Emit the exact text of every line from the line with "const middle_x = (FRAME_WIDTH" to the line with "imported = [obj", both ends included. No other output is expected.

* Start INFORMATION SUPPLIED *

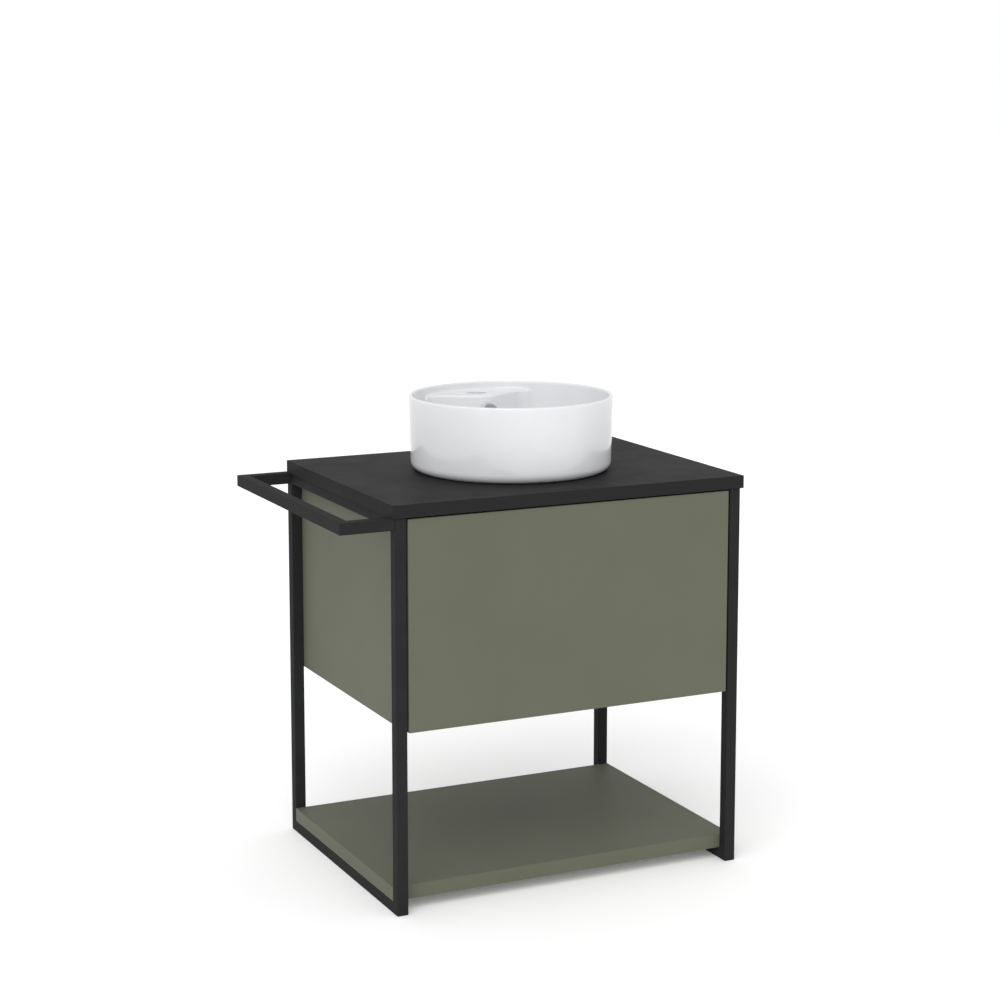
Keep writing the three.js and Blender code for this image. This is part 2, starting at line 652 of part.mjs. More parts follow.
function wasteBody() {
  const socket = WASTE_PIPE_RADIUS + RUNNING_GAP;
  const tube = turned(
    [
      [socket, WASTE_END],
      [socket + 2.5, WASTE_END],
      [socket + 2.5, -8],
      [WASTE_BODY_RADIUS, -3],
      [WASTE_BODY_RADIUS, FLANGE_SEAT],
      [FLANGE_RADIUS, FLANGE_SEAT],
      [FLANGE_RADIUS - 1.5, FLANGE_TOP],
      [WASTE_BORE + 2, FLANGE_TOP],
      [WASTE_BORE, FLANGE_SEAT],
      [WASTE_BORE, -3],
      [socket, -6],
    ],
    "z",
    32,
  );
  const window_height = (DUCT_HIGH - DUCT_LOW) / 2 - 0.5;
  const middle = (DUCT_HIGH + DUCT_LOW) / 2;
  const reach = WASTE_BODY_RADIUS + 2;
  const windows = block([-6, -reach, middle - window_height], [6, reach, middle + window_height]);
  const half = WASTE_BORE + 1;
  const bridge = block([-half, -BRIDGE_HALF - 4, BRIDGE_LOW], [half, BRIDGE_HALF + 4, BRIDGE_HIGH]);
  const guide = rod(STEM_RADIUS + RUNNING_GAP, BRIDGE_LOW - 1, BRIDGE_HIGH + 1, "z", 20);
  return cut(join(cut(tube, windows), bridge), guide);
}

// Six-sided nut from low to high, bored to the given radius.
function hexNut(across, bore, low, high) {
  const corners = arc(0, 0, across / Math.sqrt(3), 0, 300, 5);
  return cut(extruded(corners, low, high), rod(bore, low - 1, high + 1, "z", 24));
}

function basinSet() {
  const set = new THREE.Group();
  set.position.set(BASIN_X, BASIN_Y, WORKTOP_TOP);
  add(set, "basin", toGeometry(basin()), ceramic());
  add(set, "overflow_cap", overflowCap(), chrome());
  add(set, "waste_body", wasteBody(), chrome());
  const clear = WASTE_BODY_RADIUS + RUNNING_GAP;
  add(set, "waste_seal", ring(clear, BOSS_RADIUS - 2, NUT_TOP, SEAL_TOP, "z", 28), rubber());
  add(set, "waste_backnut", hexNut(54, clear, NUT_BOTTOM, NUT_TOP), zinc());
  const inner = WASTE_PIPE_RADIUS - PIPE_WALL;
  add(set, "tailpiece", ring(inner, WASTE_PIPE_RADIUS, TAIL_END, TAIL_TOP, "z", 28), chrome());
  wastePlug(set);
  vanity.add(set);
}

function wastePlug(set) {
  const cap = turned(
    [
      [0, CAP_BOTTOM],
      [CAP_RADIUS - 1.5, CAP_BOTTOM],
      [CAP_RADIUS, CAP_BOTTOM + 1.5],
      [CAP_RADIUS, CAP_TOP - 1.5],
      [CAP_RADIUS - 1.5, CAP_TOP],
      [0, CAP_TOP],
    ],
    "z",
    40,
  );
  add(set, "waste_cap", cap, ceramic());
  const stem = turned(
    [
      [0, -2],
      [STEM_RADIUS, -2],
      [STEM_RADIUS, CAP_BOTTOM - 3],
      [STEM_RADIUS + 8, CAP_BOTTOM - 1],
      [STEM_RADIUS + 8, CAP_BOTTOM],
      [0, CAP_BOTTOM],
    ],
    "z",
    20,
  );
  add(set, "waste_cap_stem", stem, chrome());
  const seal = ring(FLANGE_RADIUS - 6, FLANGE_RADIUS - 2, FLANGE_TOP + 0.2, CAP_BOTTOM, "z", 32);
  add(set, "waste_cap_seal", seal, rubber());
}

// ---------------------------------------------------------------- bottle trap under the basin
const TRAP_RADIUS = 28;
const TRAP_WALL = 2.5;
const TRAP_TOP = 610;
const TRAP_COLLAR_TOP = 624;
const TRAP_BODY_END = 520;
const CUP_END = 490;
const CUP_TOP = 540;
const OUTLET_REACH = 46;
const OUTLET_BORE = WASTE_PIPE_RADIUS + RUNNING_GAP;

function bottleTrap() {
  const trap = new THREE.Group();
  trap.position.set(BASIN_X, BASIN_Y, 0);
  const collar_bore = WASTE_PIPE_RADIUS + 1;
  const collar = collar_bore + 3;
  const inner = TRAP_RADIUS - TRAP_WALL;
  const bottle = turned(
    [
      [inner, TRAP_BODY_END],
      [TRAP_RADIUS, TRAP_BODY_END],
      [TRAP_RADIUS, TRAP_TOP - 4],
      [TRAP_RADIUS - 4, TRAP_TOP],
      [collar, TRAP_TOP],
      [collar, TRAP_COLLAR_TOP],
      [collar_bore, TRAP_COLLAR_TOP],
      [collar_bore, TRAP_TOP - 3],
      [inner, TRAP_TOP - 5],
    ],
    "z",
    32,
  );
  const branch = rod(OUTLET_BORE + 3, inner - 1, OUTLET_REACH, "y", 24);
  branch.translate(0, 0, TRAP_OUTLET_LEVEL);
  const inside = rod(inner, TRAP_BODY_END + 1, TRAP_TOP - 6, "z", 32);
  const passage = rod(OUTLET_BORE, 0, OUTLET_REACH + 1, "y", 24);
  passage.translate(0, 0, TRAP_OUTLET_LEVEL);
  add(trap, "trap_body", cut(join(bottle, cut(branch, inside)), passage), chrome());
  const cup_inner = TRAP_RADIUS + RUNNING_GAP;
  const cup = turned(
    [
      [0, CUP_END],
      [TRAP_RADIUS - 4, CUP_END],
      [TRAP_RADIUS + 3, CUP_END + 8],
      [TRAP_RADIUS + 3, CUP_TOP],
      [cup_inner, CUP_TOP],
      [cup_inner, CUP_END + 9],
      [TRAP_RADIUS - 5, CUP_END + 3],
      [0, CUP_END + 3],
    ],
    "z",
    32,
  );
  add(trap, "trap_cup", cup, chrome());
  const nut_low = TRAP_TOP + 2;
  const nut_lip = TRAP_COLLAR_TOP + RUNNING_GAP;
  const nut_bore = collar + RUNNING_GAP;
  const nut = turned(
    [
      [nut_bore, nut_low],
      [nut_bore + 3.5, nut_low],
      [nut_bore + 3.5, nut_lip + 4],
      [nut_bore, nut_lip + 8],
      [WASTE_PIPE_RADIUS + RUNNING_GAP, nut_lip + 8],
      [WASTE_PIPE_RADIUS + RUNNING_GAP, nut_lip],
      [nut_bore, nut_lip],
    ],
    "z",
    32,
  );
  add(trap, "trap_inlet_nut", nut, chrome());
  const socket = OUTLET_BORE + 3 + RUNNING_GAP;
  const outlet_lip = OUTLET_REACH + RUNNING_GAP;
  const outlet_nut = turned(
    [
      [socket, TRAP_RADIUS + 6],
      [socket + 3.5, TRAP_RADIUS + 6],
      [socket + 3.5, outlet_lip + 3],
      [socket, outlet_lip + 6],
      [OUTLET_BORE, outlet_lip + 6],
      [OUTLET_BORE, outlet_lip],
      [socket, outlet_lip],
    ],
    "y",
    28,
  );
  add(trap, "trap_outlet_nut", outlet_nut.translate(0, 0, TRAP_OUTLET_LEVEL), chrome());
  const wall = FRAME_DEPTH - BASIN_Y;
  const pipe = ring(WASTE_PIPE_RADIUS - PIPE_WALL, WASTE_PIPE_RADIUS, TRAP_RADIUS + 4, wall, "y", 28);
  add(trap, "trap_outlet_pipe", pipe.translate(0, 0, TRAP_OUTLET_LEVEL), chrome());
  const rosette = turned(
    [
      [WASTE_PIPE_RADIUS + RUNNING_GAP, wall - 12],
      [WASTE_PIPE_RADIUS + 3, wall - 12],
      [WASTE_PIPE_RADIUS + 20, wall - 3],
      [WASTE_PIPE_RADIUS + 20, wall],
      [WASTE_PIPE_RADIUS + RUNNING_GAP, wall],
    ],
    "y",
    32,
  );
  add(trap, "wall_rosette", rosette.translate(0, 0, TRAP_OUTLET_LEVEL), chrome());
  vanity.add(trap);
}

// ---------------------------------------------------------------- assembly
sideFrame("left", TUBE / 2, TUBE);
sideFrame("right", FRAME_WIDTH - TUBE / 2, FRAME_WIDTH - TUBE);
towelRail();
cabinet();
frameBolts("left", INNER_LEFT, -1);
frameBolts("right", INNER_RIGHT, 1);
worktop();
shelf();
drawer();
runners();
pushLatch();
basinSet();
bottleTrap();

const middle_x = (FRAME_WIDTH + WORKTOP_SIDE_OVERHANG - TOWEL_REACH) / 2;
const middle_y = (FRAME_DEPTH - WORKTOP_FRONT_OVERHANG) / 2;
vanity.position.set(-middle_x, -middle_y, 0);

export default vanity;
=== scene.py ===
"""Looks of a vessel sink on a black-framed bathroom vanity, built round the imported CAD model.

Metres, +Z up, the drawer's front faces -Y and the towel rail is on the -X side.
"""

import math

import bmesh
import bpy
import numpy as np
from mathutils import Matrix, Vector


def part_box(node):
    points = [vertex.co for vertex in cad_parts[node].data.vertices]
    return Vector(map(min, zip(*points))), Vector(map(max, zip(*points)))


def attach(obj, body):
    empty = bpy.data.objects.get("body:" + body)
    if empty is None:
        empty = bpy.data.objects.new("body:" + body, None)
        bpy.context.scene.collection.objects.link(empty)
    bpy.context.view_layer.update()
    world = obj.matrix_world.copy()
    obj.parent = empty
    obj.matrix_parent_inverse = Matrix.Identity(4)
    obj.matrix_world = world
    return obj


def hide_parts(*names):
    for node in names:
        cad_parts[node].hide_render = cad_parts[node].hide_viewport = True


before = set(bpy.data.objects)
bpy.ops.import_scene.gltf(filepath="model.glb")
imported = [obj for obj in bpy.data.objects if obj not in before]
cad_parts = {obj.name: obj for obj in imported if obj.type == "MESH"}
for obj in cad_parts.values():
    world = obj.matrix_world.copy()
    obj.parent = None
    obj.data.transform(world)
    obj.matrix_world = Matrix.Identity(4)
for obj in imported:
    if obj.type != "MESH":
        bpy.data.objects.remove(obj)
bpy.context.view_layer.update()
MM = 0.001


# ---------------------------------------------------------------- material helpers
NOISE_LOW, NOISE_HIGH = 0.3, 0.7  # nearly all of a noise's values lie between these


class Paint:
    """A procedural material: a Principled shader with its detail laid out in object space, in metres."""

    def __init__(self, name, color, roughness, metallic=0.0, **sockets):
        self.material = bpy.data.materials.new(name)
        self.material.use_nodes = True
        self.tree = self.material.node_tree
        self.shader = self.tree.nodes["Principled BSDF"]
        self.shader.inputs["Base Color"].default_value = (*color, 1.0)
        self.shader.inputs["Roughness"].default_value = roughness
        self.shader.inputs["Metallic"].default_value = metallic
        for socket, value in sockets.items():
            self.shader.inputs[socket.replace("_", " ")].default_value = value
        self.coordinates = self.tree.nodes.new("ShaderNodeTexCoord").outputs["Object"]
        self.normal = None

    def node(self, kind, **values):
        made = self.tree.nodes.new(kind)
        for key, value in values.items():
            if key in made.inputs:
                made.inputs[key].default_value = value
            else:
                setattr(made, key, value)
        return made

    def link(self, source, target):
        self.tree.links.new(source, target)

    def stretched(self, scale):
        mapping = self.node("ShaderNodeMapping")
        mapping.inputs["Scale"].default_value = scale
        self.link(self.coordinates, mapping.inputs["Vector"])
        return mapping.outputs["Vector"]

    def noise(self, size, detail=2.0, stretch=None, distortion=0.0):
        """Cloudy noise whose blotches are about size metres across."""
        made = self.node("ShaderNodeTexNoise", Scale=1.0 / size, Detail=detail, Distortion=distortion)
        self.link(self.stretched(stretch) if stretch else self.coordinates, made.inputs["Vector"])
        return made.outputs["Fac"]

    def spots(self, size):
        """Distance to scattered points that lie about size metres apart."""
        made = self.node("ShaderNodeTexVoronoi", Scale=1.0 / size)
        self.link(self.coordinates, made.inputs["Vector"])
        return made.outputs["Distance"]

    def tint(self, factor, dark, light):
        """Drives the base colour between two colours."""
        ramp = self.node("ShaderNodeValToRGB")
        ramp.color_ramp.elements[0].position = NOISE_LOW
        ramp.color_ramp.elements[1].position = NOISE_HIGH
        ramp.color_ramp.elements[0].color = (*dark, 1.0)
        ramp.color_ramp.elements[1].color = (*light, 1.0)
        self.link(factor, ramp.inputs["Fac"])
        self.link(ramp.outputs["Color"], self.shader.inputs["Base Color"])

    def gloss(self, factor, low, high):
        """Drives the roughness between two values."""
        made = self.node("ShaderNodeMapRange")
        ends = {"From Min": NOISE_LOW, "From Max": NOISE_HIGH, "To Min": low, "To Max": high}
        for key, value in ends.items():
            made.inputs[key].default_value = value
        self.link(factor, made.inputs["Value"])
        self.link(made.outputs["Result"], self.shader.inputs["Roughness"])

    def bump(self, height, depth, strength=1.0):
        """Raises the surface by depth metres where the height is 1. Bumps add up."""
        made = self.node("ShaderNodeBump", Strength=strength, Distance=depth)
        self.link(height, made.inputs["Height"])
        if self.normal:
            self.link(self.normal, made.inputs["Normal"])
        self.normal = made.outputs["Normal"]
        self.link(self.normal, self.shader.inputs["Normal"])
        return self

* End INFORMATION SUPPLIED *

→ **OUTPUT OF THE TASK**
const middle_x = (FRAME_WIDTH + WORKTOP_SIDE_OVERHANG - TOWEL_REACH) / 2;
const middle_y = (FRAME_DEPTH - WORKTOP_FRONT_OVERHANG) / 2;
vanity.position.set(-middle_x, -middle_y, 0);

export default vanity;
=== scene.py ===
"""Looks of a vessel sink on a black-framed bathroom vanity, built round the imported CAD model.

Metres, +Z up, the drawer's front faces -Y and the towel rail is on the -X side.
"""

import math

import bmesh
import bpy
import numpy as np
from mathutils import Matrix, Vector


def part_box(node):
    points = [vertex.co for vertex in cad_parts[node].data.vertices]
    return Vector(map(min, zip(*points))), Vector(map(max, zip(*points)))


def attach(obj, body):
    empty = bpy.data.objects.get("body:" + body)
    if empty is None:
        empty = bpy.data.objects.new("body:" + body, None)
        bpy.context.scene.collection.objects.link(empty)
    bpy.context.view_layer.update()
    world = obj.matrix_world.copy()
    obj.parent = empty
    obj.matrix_parent_inverse = Matrix.Identity(4)
    obj.matrix_world = world
    return obj


def hide_parts(*names):
    for node in names:
        cad_parts[node].hide_render = cad_parts[node].hide_viewport = True


before = set(bpy.data.objects)
bpy.ops.import_scene.gltf(filepath="model.glb")
imported = [obj for obj in bpy.data.objects if obj not in before]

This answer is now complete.